Gibson’s first major triumph duly arrived at the 1956 French Open in Paris. Wimbledon and U.S. Nationals titles followed a year later as she became first African-American player to win at any of these tournaments.

“I don’t know if she appreciated fully the magnitude of what she had accomplished, to be the first at anything is by definition an achievement,” Dinkins says of the breakthrough victories.

On returning to New York after winning Wimbledon in 1957, Gibson became only the second black athlete after 1936 Berlin Olympics hero Jesse Owens to be granted a ticker tape parade through the city’s streets.

“I think as an African-American winning Wimbledon in the mid-’50s and having the Queen of England present on Center Court with the whole world watching, it had to be so joyous,” King says.

“I can tell you for people that cared about desegregation and wanting to get us all together, what an uplifting moment that had to be.”

Gibson herself, however often tried to distance herself from issues of race, and disliked being seen as a pioneer for the African-American community.

The New York Times wrote in her obituary in 2003 that “when a reporter asked if she was proud to be compared to (baseball player) Jackie Robinson as an outstanding representative of her race, Gibson replied: ‘No. I don’t consider myself to be a representative of my people. I am thinking of me and nobody else.’ “

Early retirement

Gibson would repeat the feat of winning Wimbledon and the U.S. Nationals titles in 1958 but would retire soon after at the age of just 31.

While the 2014 U.S. Open winner can expect to pick up $3 million as well as the coveted silver trophy, there was no prize money for the major champions in Gibson’s era.
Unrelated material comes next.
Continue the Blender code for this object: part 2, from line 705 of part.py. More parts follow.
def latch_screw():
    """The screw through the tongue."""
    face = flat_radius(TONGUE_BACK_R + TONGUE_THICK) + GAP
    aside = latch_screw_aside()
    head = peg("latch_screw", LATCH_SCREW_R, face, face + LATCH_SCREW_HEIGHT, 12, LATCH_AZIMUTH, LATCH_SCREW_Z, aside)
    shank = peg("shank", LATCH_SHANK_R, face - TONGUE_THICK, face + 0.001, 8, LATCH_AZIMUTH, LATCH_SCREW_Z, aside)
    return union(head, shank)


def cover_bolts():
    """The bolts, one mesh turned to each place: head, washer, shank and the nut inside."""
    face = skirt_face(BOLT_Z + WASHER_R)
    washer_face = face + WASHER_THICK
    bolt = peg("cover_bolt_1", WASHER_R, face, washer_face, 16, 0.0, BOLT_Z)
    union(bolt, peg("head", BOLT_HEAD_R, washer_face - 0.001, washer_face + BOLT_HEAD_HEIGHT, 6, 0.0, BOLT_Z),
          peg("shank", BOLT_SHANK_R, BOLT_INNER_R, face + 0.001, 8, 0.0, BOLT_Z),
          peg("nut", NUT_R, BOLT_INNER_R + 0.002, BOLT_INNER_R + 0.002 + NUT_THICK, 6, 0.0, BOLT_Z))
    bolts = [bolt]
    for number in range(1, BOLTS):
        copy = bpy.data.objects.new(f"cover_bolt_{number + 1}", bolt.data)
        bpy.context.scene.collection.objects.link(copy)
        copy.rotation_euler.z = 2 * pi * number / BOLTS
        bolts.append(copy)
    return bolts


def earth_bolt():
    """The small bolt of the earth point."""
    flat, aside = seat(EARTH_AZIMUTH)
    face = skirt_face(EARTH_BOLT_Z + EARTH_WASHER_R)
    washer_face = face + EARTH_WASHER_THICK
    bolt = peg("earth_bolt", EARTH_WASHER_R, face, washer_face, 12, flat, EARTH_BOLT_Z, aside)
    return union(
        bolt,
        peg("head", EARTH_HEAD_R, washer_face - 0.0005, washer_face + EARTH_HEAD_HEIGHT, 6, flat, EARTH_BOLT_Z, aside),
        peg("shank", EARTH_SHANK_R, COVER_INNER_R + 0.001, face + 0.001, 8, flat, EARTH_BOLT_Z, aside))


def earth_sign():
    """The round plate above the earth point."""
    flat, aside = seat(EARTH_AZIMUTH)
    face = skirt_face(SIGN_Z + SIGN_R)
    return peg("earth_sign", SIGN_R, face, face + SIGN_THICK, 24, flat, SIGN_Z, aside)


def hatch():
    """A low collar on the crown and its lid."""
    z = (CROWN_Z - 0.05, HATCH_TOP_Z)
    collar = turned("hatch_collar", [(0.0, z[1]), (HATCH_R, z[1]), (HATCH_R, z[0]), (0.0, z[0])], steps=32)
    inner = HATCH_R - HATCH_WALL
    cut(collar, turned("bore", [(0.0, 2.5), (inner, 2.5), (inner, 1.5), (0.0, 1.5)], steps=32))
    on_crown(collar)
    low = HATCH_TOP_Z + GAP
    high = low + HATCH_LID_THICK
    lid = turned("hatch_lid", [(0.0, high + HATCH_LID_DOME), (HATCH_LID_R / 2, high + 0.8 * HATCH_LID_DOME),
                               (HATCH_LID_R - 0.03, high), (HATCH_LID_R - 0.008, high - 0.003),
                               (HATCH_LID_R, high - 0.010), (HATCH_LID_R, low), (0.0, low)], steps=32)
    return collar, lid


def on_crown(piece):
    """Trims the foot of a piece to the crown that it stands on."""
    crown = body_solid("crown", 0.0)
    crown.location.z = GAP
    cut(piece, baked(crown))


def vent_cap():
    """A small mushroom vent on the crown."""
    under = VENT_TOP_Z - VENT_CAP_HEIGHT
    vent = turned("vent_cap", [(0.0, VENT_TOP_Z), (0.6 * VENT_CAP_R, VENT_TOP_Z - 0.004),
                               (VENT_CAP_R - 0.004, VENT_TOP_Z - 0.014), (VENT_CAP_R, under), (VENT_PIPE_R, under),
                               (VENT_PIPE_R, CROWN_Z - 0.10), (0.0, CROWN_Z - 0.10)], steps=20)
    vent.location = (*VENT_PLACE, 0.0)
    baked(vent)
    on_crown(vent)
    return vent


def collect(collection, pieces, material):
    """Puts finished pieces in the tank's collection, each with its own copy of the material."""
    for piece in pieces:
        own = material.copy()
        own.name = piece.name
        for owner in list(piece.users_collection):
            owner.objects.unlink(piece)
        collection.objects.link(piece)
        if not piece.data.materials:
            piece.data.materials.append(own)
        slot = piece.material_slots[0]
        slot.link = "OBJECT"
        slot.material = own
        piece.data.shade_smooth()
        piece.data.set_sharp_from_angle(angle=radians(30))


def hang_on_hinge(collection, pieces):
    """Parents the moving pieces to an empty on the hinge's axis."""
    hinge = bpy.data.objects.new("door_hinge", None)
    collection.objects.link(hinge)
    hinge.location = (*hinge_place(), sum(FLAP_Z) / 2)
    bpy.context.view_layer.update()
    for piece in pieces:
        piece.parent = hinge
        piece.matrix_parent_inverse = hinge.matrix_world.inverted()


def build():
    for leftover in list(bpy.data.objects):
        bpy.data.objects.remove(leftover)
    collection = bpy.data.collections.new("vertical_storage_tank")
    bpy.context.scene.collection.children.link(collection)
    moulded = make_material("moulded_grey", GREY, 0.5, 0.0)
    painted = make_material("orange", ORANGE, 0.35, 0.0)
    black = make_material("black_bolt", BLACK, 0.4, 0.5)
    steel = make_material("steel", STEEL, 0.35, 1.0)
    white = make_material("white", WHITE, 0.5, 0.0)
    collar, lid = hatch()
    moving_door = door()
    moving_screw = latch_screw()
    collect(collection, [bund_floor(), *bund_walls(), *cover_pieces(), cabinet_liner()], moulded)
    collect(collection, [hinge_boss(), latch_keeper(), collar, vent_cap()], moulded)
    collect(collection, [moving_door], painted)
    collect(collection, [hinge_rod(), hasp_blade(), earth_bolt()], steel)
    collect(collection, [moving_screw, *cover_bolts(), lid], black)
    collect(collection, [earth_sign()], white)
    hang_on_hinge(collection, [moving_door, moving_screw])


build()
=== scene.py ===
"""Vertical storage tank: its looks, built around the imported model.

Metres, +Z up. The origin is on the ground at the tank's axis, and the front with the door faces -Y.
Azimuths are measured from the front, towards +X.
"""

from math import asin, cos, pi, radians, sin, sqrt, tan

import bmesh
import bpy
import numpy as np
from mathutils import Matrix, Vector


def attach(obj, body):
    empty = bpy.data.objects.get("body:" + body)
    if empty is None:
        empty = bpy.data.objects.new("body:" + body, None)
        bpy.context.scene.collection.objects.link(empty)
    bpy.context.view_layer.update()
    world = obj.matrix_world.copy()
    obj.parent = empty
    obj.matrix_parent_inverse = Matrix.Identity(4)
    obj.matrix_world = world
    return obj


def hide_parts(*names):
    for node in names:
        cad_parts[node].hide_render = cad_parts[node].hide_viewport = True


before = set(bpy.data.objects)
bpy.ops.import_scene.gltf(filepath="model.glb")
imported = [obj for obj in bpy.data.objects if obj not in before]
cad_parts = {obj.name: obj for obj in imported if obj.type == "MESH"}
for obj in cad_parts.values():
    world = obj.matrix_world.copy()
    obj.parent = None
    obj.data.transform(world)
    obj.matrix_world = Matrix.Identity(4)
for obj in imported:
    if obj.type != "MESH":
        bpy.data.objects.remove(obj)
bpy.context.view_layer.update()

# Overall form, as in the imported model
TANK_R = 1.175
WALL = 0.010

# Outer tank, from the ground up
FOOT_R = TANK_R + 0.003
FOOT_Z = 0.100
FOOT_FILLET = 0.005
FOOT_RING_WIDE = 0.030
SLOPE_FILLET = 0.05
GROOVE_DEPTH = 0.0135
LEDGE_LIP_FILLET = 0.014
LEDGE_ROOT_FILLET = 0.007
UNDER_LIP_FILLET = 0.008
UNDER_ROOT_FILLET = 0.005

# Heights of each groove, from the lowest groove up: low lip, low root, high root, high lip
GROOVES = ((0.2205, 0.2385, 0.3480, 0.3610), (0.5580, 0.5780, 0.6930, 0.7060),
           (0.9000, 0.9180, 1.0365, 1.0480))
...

“She would always answer truthfully about how it was difficult and that everything with her after she finished,” King says. “It was just difficult to make a living.”

Gibson was a fine singer and recorded an album upon retirement in an effort to cash in on her fame. She also appeared in the movie “Horse Soldiers” with John Wayne.

She then decided to take up professional golf and in 1962 became the first black woman on the LPGA tour. Despite being the possessor of a powerful swing, Gibson never won a tournament and golf was never a lucrative endeavor for her.

A number of roles in sports administration soon followed, as well as in local government bodies in New Jersey. By the late ’80s and early ‘90s, however, a series of illnesses had struck. Medical bills mounted and her inability to work left her struggling to afford rent and medication.

Upon learning of Gibson’s plight, King decided to step up to help her “she-ro.”

“We all tried to get people to pitch in a few dollars because we heard she wasn’t doing well, and we certainly did not want her to go hungry or not have shelter,” she says.

“I think we raised at least $50,000 to give to her so she could live in the way she deserved to live, being such a great champion.”

For Dinkins, however, that Gibson’s situation ever got to requiring donations from fans to keep her going is a damning indictment of both the sport in Gibson’s day and wider society.

“It’s too bad that we as a society failed to recognize those among us who should be revered and whose accomplishments should be praised, and that has been the case with Althea,” he says.

“There’s so many people who have never heard of Althea. Tennis fans … they think tennis started with Billie Jean King. In many ways it did, but it’s sad that more people don’t know about her (Gibson) and who she was.”

King agrees wholeheartedly with this sentiment. Although Gibson died over a decade ago, aged 76, King remains keen to publicize the seminal role she played in the sport of tennis and how she inspired a generation of black athletes to pick up a racquet.

“Because of Althea, people like Arthur Ashe, Garrison and all these different people of color wouldn’t have had the opportunity,” the 70-year-old says.

“We need people to pay attention now and preserve her legacy to her, we all owe her big. I just hope we will continue to honor her.”